╔══
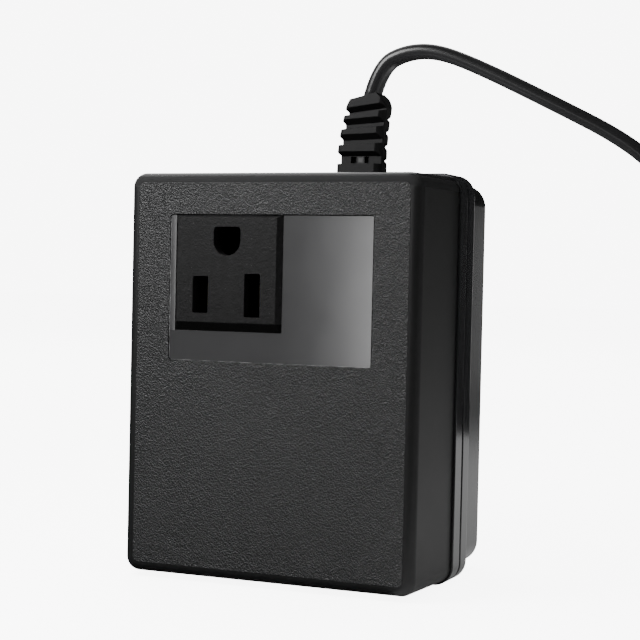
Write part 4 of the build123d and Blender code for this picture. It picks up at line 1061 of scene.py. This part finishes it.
class CONVERTER_OT_relief(bpy.types.Operator):
    """Moulds the strain relief: a leaning column slotted from the front and the back, under the cord's cap"""

    bl_idname = "converter.relief"
    bl_label = "Strain relief"

    def execute(self, context):
        relief = relief_column()
        for side, rows in enumerate((FRONT_SLOTS, REAR_SLOTS)):
            for row in rows:
                cut(relief, face_slot((-1, 1)[side], *row))
                cut(relief, side_slot(side, *row))
        front = relief_face(-1)
        low, high = (FLANGE_TOP + rise for rise in WINDOW_RISES)
        for left, right in RELIEF_WINDOWS:
            cut(relief, box_piece("window", (left, front, low), (right, front + WINDOW_DEPTH, high)))
        for (x, rise), (across, up) in CAP_CUTS:
            bisect(relief, (x, SEAM_Y / MM, FLANGE_TOP + rise), (across, 0.0, up))
        soften(relief, *RELIEF_EDGES)
        foot = merged_copy("strain_relief", "relief_foot")
        bisect(foot, (0.0, 0.0, FLANGE_TOP - FOOT_GAP), (0.0, 0.0, 1.0))
        join(relief, foot, cord_end(context.scene.converter_cord))
        settle(relief, "relief", "relief_rubber", "strain_relief")
        return {"FINISHED"}


class CONVERTER_OT_plate(bpy.types.Operator):
    """Lays the glossy plate round the socket, its narrow left strip standing a little proud"""

    bl_idname = "converter.plate"
    bl_label = "Plate"

    def execute(self, context):
        left, right, low, high = PLATE_BOX
        near, far = (FRONT_Y / MM + depth for depth in PLATE_LAYER)
        plate = box_piece("plate", (left, near, low), (right, far, high))
        pick(plate, "EDGE", lambda edge: runs_along(edge, 1, PLATE_SLACK * MM))
        bpy.ops.mesh.bevel(offset=PLATE_CORNER * MM, segments=4, affect="EDGES")
        leave_edit()
        notch_left, notch_right, notch_low = PLATE_NOTCH
        near_right = (notch_right, far + CLEAR, high + CLEAR)
        cut(plate, box_piece("notch", (notch_left, near - CLEAR, notch_low), near_right))
        for z in (notch_low, notch_low - STRIP_BEND):
            bisect(plate, (0.0, 0.0, z), (0.0, 0.0, 1.0), clear=False)
        middle = (notch_low + high) / 2
        ends = ((notch_low - STRIP_BEND / 2, middle), (middle, high + CLEAR))
        for lift, (start, end) in zip(STRIP_LIFTS, ends):
            shift(
                plate,
                lambda vertex: vertex.co.x < (left + STRIP_EDGE) * MM
                and vertex.co.y < (near + PLATE_SLACK) * MM
                and start < vertex.co.z / MM < end,
                (0.0, -lift, 0.0),
            )
        soften(plate, *PLATE_EDGES)
        settle(plate, "plate", "plate_gloss", "rating_plate")
        return {"FINISHED"}


class CONVERTER_OT_socket(bpy.types.Operator):
    """Softens the moulded edges of the socket and of its slots"""

    bl_idname = "converter.socket"
    bl_label = "Socket"

    def execute(self, context):
        socket = merged_copy("socket_housing", "socket")
        soften(socket, *SOCKET_EDGES)
        settle(socket, "socket", "socket_plastic", "socket_housing")
        return {"FINISHED"}


class CONVERTER_OT_materials(bpy.types.Operator):
    """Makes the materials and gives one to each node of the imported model"""

    bl_idname = "converter.materials"
    bl_label = "Materials"

    def execute(self, context):
        palette.update(fill_palette(context.scene.converter_looks))
        for part in frame["record"]["subparts"]:
            node = frame["nodes"][part["node"]]
            node.data.materials.clear()
            node.data.materials.append(palette[part["material_slot"]])
        return {"FINISHED"}


def area_light(name, place, target, width, height, power):
    """A soft rectangular light that looks at a target and isn't seen itself."""
    lamp = bpy.data.lights.new(name, "AREA")
    lamp.shape = "RECTANGLE"
    lamp.size = width
    lamp.size_y = height
    lamp.energy = power
    light = new_object(name, lamp)
    direction = Vector(target) - Vector(place)
    light.matrix_world = Matrix.Translation(place) @ direction.to_track_quat("-Z", "Y").to_matrix().to_4x4()
    light.visible_camera = False
    return light


def floor_finish(stage):
    """The pale floor, lifted towards white where the camera sees it."""
    finish = Finish("pale_floor", tuple(stage.floor_colour), MATT)
    seen = finish.node("ShaderNodeLightPath").outputs["Is Camera Ray"]
    glow = finish.math("MULTIPLY", seen, stage.floor_glow)
    finish.shader.inputs["Emission Color"].default_value = WHITE
    finish.tree.links.new(glow, finish.shader.inputs["Emission Strength"])
    return finish.done()


def level_plane(name, edges, height, material):
    """A level plane between its left, right, near and far edges."""
    left, right, near, far = edges
    deselect()
    bpy.ops.mesh.primitive_plane_add(size=1.0, location=((left + right) / 2, (near + far) / 2, height))
    plane = bpy.context.object
    plane.scale = (right - left, far - near, 1.0)
    bpy.ops.object.transform_apply(location=True, rotation=True, scale=True)
    plane.name = name
    plane.data.materials.append(material)
    deselect()
    return plane


def fill_room(scene, stage):
    """Lights the room evenly: dimly where gloss mirrors it, and brightly where the camera sees it."""
    world = bpy.data.worlds.new("studio_room")
    scene.world = world
    world.use_nodes = True
    tree = world.node_tree
    background = tree.nodes["Background"].inputs
    background["Color"].default_value = WHITE
    ray = add_node(tree, "ShaderNodeLightPath").outputs
    unseen = {0: ray["Is Glossy Ray"], 2: stage.room_light, 3: stage.room_gloss}
    unseen = add_node(tree, "ShaderNodeMix", unseen).outputs[0]
    strength = add_node(tree, "ShaderNodeMix", {0: ray["Is Camera Ray"], 2: unseen, 3: stage.backdrop})
    tree.links.new(strength.outputs[0], background["Strength"])


class CONVERTER_OT_stage(bpy.types.Operator):
    """Lays the pale floor, sets the soft lights and fills the room with even light"""

    bl_idname = "converter.stage"
    bl_label = "Stage"

    def execute(self, context):
        stage = context.scene.converter_stage
        sheet_material = Finish("sheet", tuple(stage.sheet_colour), MATT).done()
        sheet = level_plane("floor_sheet", SHEET_BOX, SHEET_HEIGHT, sheet_material)
        sheet.visible_camera = False
        sheet.visible_diffuse = False
        sheet.visible_shadow = False
        reach = stage.floor_reach
        floor = level_plane("floor", (-reach, reach, -reach, reach), 0.0, floor_finish(stage))
        floor.visible_glossy = False
        for name, (setting, *layout) in LIGHTS.items():
            light = area_light(name, *layout, getattr(stage, setting))
            light.visible_glossy = name != UNMIRRORED_LIGHT
        fill_room(context.scene, stage)
        return {"FINISHED"}


class CONVERTER_PT_sidebar(bpy.types.Panel):
    """Lists the steps that build the converter's looks, and their sizes and colours"""

    bl_idname = "CONVERTER_PT_sidebar"
    bl_label = "Travel Voltage Converter"
    bl_space_type = "VIEW_3D"
    bl_region_type = "UI"
    bl_category = "Converter"

    def draw(self, context):
        layout = self.layout
        for step in STEPS:
            layout.operator(step.bl_idname)
        for name in GROUPS:
            settings = getattr(context.scene, name)
            box = layout.box()
            for setting in settings.bl_rna.properties:
                if setting.identifier not in ("name", "rna_type"):
                    box.prop(settings, setting.identifier)


STEPS = (
    CONVERTER_OT_camera,
    CONVERTER_OT_materials,
    CONVERTER_OT_cord,
    CONVERTER_OT_relief,
    CONVERTER_OT_plate,
    CONVERTER_OT_socket,
    CONVERTER_OT_stage,
)
GROUPS = {
    "converter_looks": ConverterLooks,
    "converter_cord": ConverterCord,
    "converter_stage": ConverterStage,
}
CLASSES = (*GROUPS.values(), *STEPS, CONVERTER_PT_sidebar)


def register():
    """Registers the classes and hangs the settings on the scene."""
    for item in CLASSES:
        bpy.utils.register_class(item)
    for name, group in GROUPS.items():
        setattr(bpy.types.Scene, name, PointerProperty(type=group))


def unregister():
    """Takes the settings and the classes away again."""
    for name in GROUPS:
        delattr(bpy.types.Scene, name)
    for item in reversed(CLASSES):
        bpy.utils.unregister_class(item)


def main():
    """Registers the add-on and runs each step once."""
    register()
    bpy.ops.converter.camera()
    bpy.ops.converter.materials()
    bpy.ops.converter.cord()
    bpy.ops.converter.relief()
    bpy.ops.converter.plate()
    bpy.ops.converter.socket()
    bpy.ops.converter.stage()


if __name__ == "__main__":
    main()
╚══
*Exercise task:* Print only the lines from the top of the data above down to the line holding "strain relief: a", inclusive.

*Response to the exercise:*
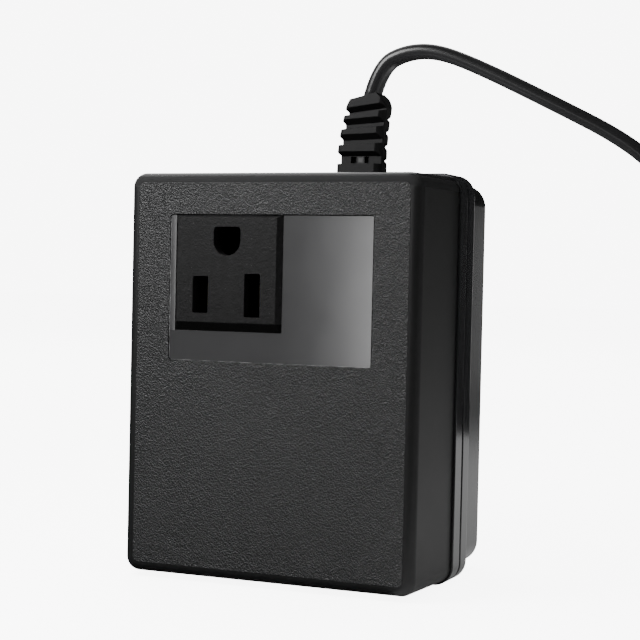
Write part 4 of the build123d and Blender code for this picture. It picks up at line 1061 of scene.py. This part finishes it.
class CONVERTER_OT_relief(bpy.types.Operator):
    """Moulds the strain relief: a leaning column slotted from the front and the back, under the cord's cap"""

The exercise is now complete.